Het is de uiting van Zijn wil, die God door Zijn woord de mensen toe doet komen. Als de mens nu de wil van God doet, dan verzet hij zich niet meer tegen zijn Schepper, maar hij erkent Hem. Hij heeft nu de juiste verhouding tot God en is niet meer tegen de Heer, maar hij is met Hem. Hij verbindt zich met God en onderwerpt zich aan Hem en doet van nu af aan niet meer zijn eigen wil, maar de wil van God.
Ofschoon de mens nog op aarde is, is hij al een kandidaat voor het geestelijke rijk, want hij heeft de proeftijd op aarde doorstaan, die hem alleen maar gegeven werd om tijdens deze proeftijd de vereniging met God te vinden. De goddelijke liefde zelf nadert hem nu en blijft in een nauwe verbinding met hem. Ze voedt hem voortdurend met het woord, dat voor hem het brood uit de hemel is. Want God laaft de mens nu met de spijs uit de hemel. Hij geeft Zichzelf in het woord aan hem en is dus onafgebroken bij hem. Hij geeft hem de kennis van de waarheid en Hij maakt de mens tot lichtdrager. Die zal nu vanuit zijn liefde, daar hij nu eveneens bereidwillig is om lief te hebben en het goddelijke geschenk door zou willen geven, weer werkzaam zijn.
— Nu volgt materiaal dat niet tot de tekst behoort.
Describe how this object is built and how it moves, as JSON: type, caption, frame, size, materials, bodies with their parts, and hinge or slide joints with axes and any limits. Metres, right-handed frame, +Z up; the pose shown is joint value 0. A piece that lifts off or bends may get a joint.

En nu zullen ook de bereidwillige medemensen zich mogen laven aan de tafel van de Heer. Ook hen wordt het brood door het woord aangereikt, zonder welke de mens niet de kracht heeft om de opwaartse weg te gaan. En degene die hongert en dorst naar het geschenk uit de hemel zal verzadigd worden. Er zal een ononderbroken geven en ontvangen zijn van dat, wat God Zelf uitdeelt aan degenen, die Hem toegang verlenen tot hun hart. God Zelf wil werkzaam zijn in hen en daarom verlangt Hij ook telkens weer toegang.
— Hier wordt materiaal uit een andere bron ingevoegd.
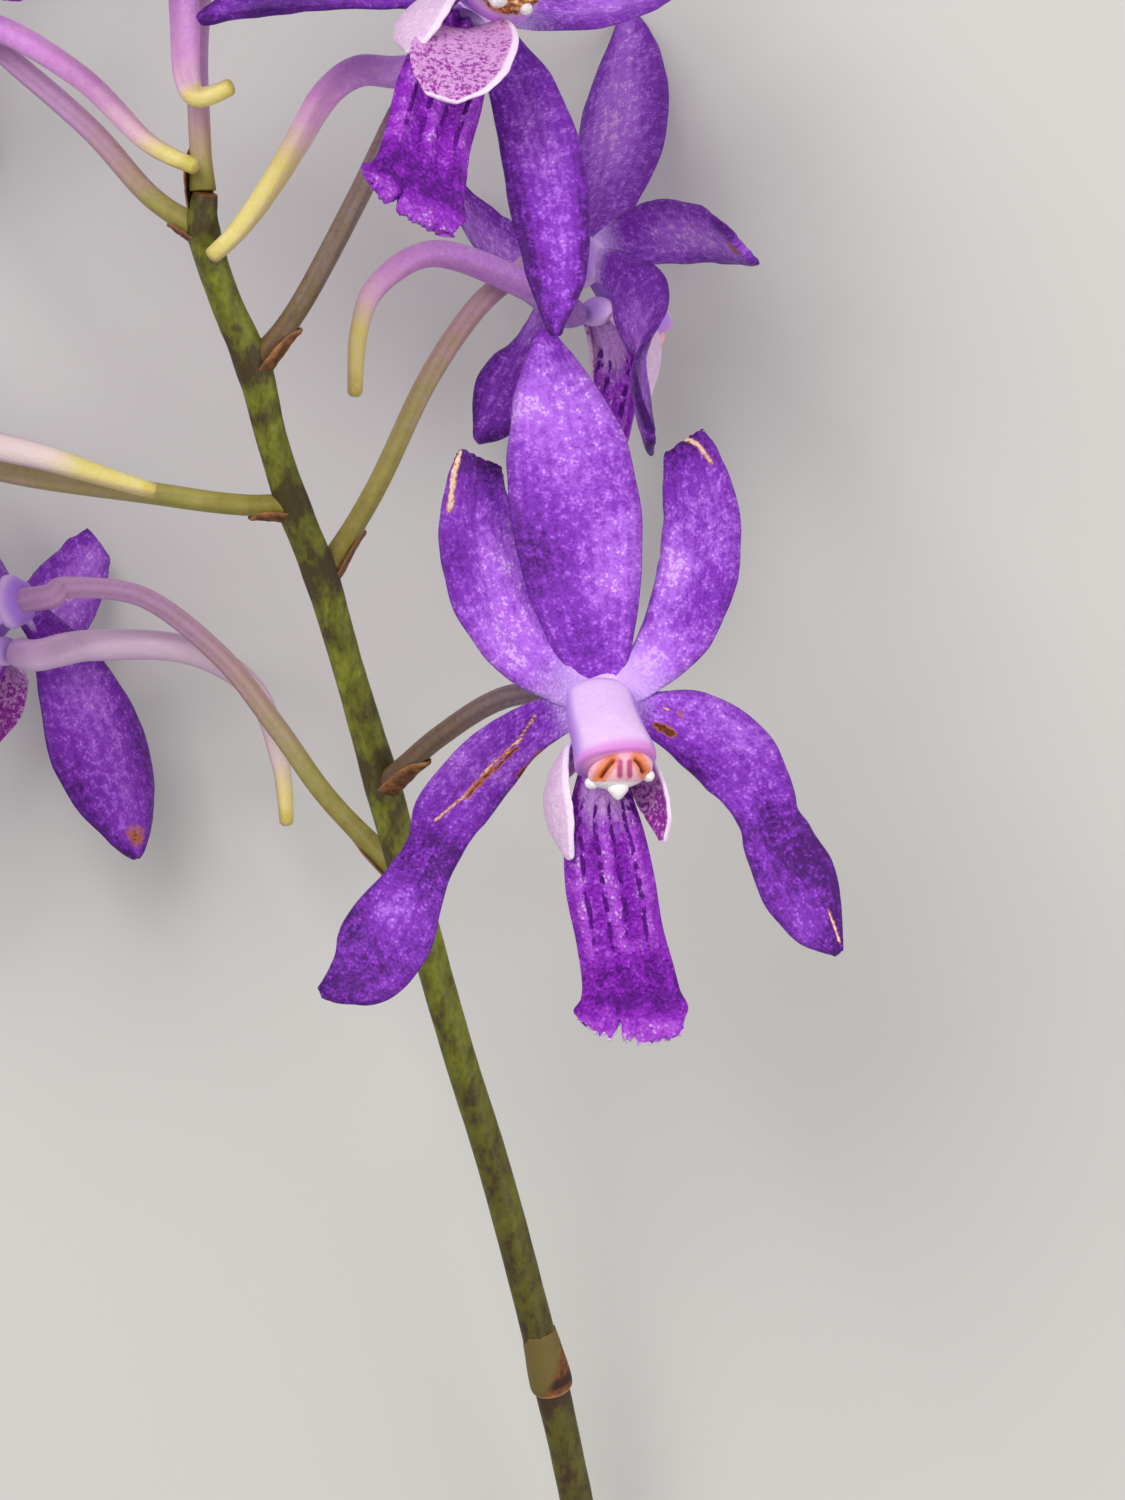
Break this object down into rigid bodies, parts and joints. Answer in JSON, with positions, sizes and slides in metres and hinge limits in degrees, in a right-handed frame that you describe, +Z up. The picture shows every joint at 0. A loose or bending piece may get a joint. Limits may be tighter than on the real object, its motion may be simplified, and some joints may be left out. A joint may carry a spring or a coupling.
{
  "type": "orchid flower spike",
  "caption": "Cut orchid flower spike lying on its side: a mottled green stem whose thin stalks carry open violet blooms with long curved nectar spurs and white-lilac columns",
  "frame": {"origin": "on the surface the spike lies on, under the middle of its bounding box", "axes": "+Y runs up along the spike from its cut end towards its tip, +X is to the right seen from above, and +Z is up from the surface the spike lies on"},
  "size_m": [0.0736, 0.151, 0.0541],
  "materials": {
    "tepal": "satin, finely mottled violet",
    "lip": "satin, deep violet with darker ridges",
    "spur": "satin, pink running to a yellow-green tip",
    "column": "satin, white-lilac",
    "anther": "satin, pink-cream with brown slits",
    "stalk": "satin, mauve-brown to yellow-green",
    "stem": "satin, green with dark purple-brown mottling"
  },
  "bodies": {
    "root": {"flower_1_tepals": "tepal", "flower_1_lip": "lip", "flower_1_spur": "spur", "flower_1_column": "column", "flower_1_anther_cap": "anther", "flower_1_stalk": "stalk", "flower_2_tepals": "tepal", "flower_2_lip": "lip", "flower_2_spur": "spur", "flower_2_column": "column", "flower_2_anther_cap": "anther", "flower_2_stalk": "stalk", "flower_3_tepals": "tepal", "flower_3_lip": "lip", "flower_3_spur": "spur", "flower_3_column": "column", "flower_3_anther_cap": "anther", "flower_3_stalk": "stalk", "flower_4_tepals": "tepal", "flower_4_lip": "lip", "flower_4_spur": "spur", "flower_4_column": "column", "flower_4_anther_cap": "anther", "flower_4_stalk": "stalk", "flower_5_tepals": "tepal", "flower_5_lip": "lip", "flower_5_spur": "spur", "flower_5_column": "column", "flower_5_anther_cap": "anther", "flower_5_stalk": "stalk", "flower_6_tepals": "tepal", "flower_6_lip": "lip", "flower_6_spur": "spur", "flower_6_column": "column", "flower_6_anther_cap": "anther", "flower_6_stalk": "stalk", "flower_7_tepals": "tepal", "flower_7_lip": "lip", "flower_7_spur": "spur", "flower_7_column": "column", "flower_7_anther_cap": "anther", "flower_7_stalk": "stalk", "stem": "stem"}
  },
  "joints": []
}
Als een mens Zijn kloppen niet hoort, als hij het niet horen wil wanneer de goddelijke stem zachtjes hoorbaar klinkt, wordt Zijn stem luider. Dan komt Hij in de vorm van leed naar de mensen en wil Zich herkenbaar maken en hen Zijn hulp aanbieden. Hij eist alleen maar, dat ze Hem gehoor schenken, dat ze acht slaan op Zijn stem, dat ze hun hart niet afsluiten voor Zijn waarschuwende stem. Want zonder Zijn woord kan de mens zijn gang over de aarde niet volgens de goddelijke liefde leiden, want het ontbreekt hem zonder Zijn woord aan elke kracht.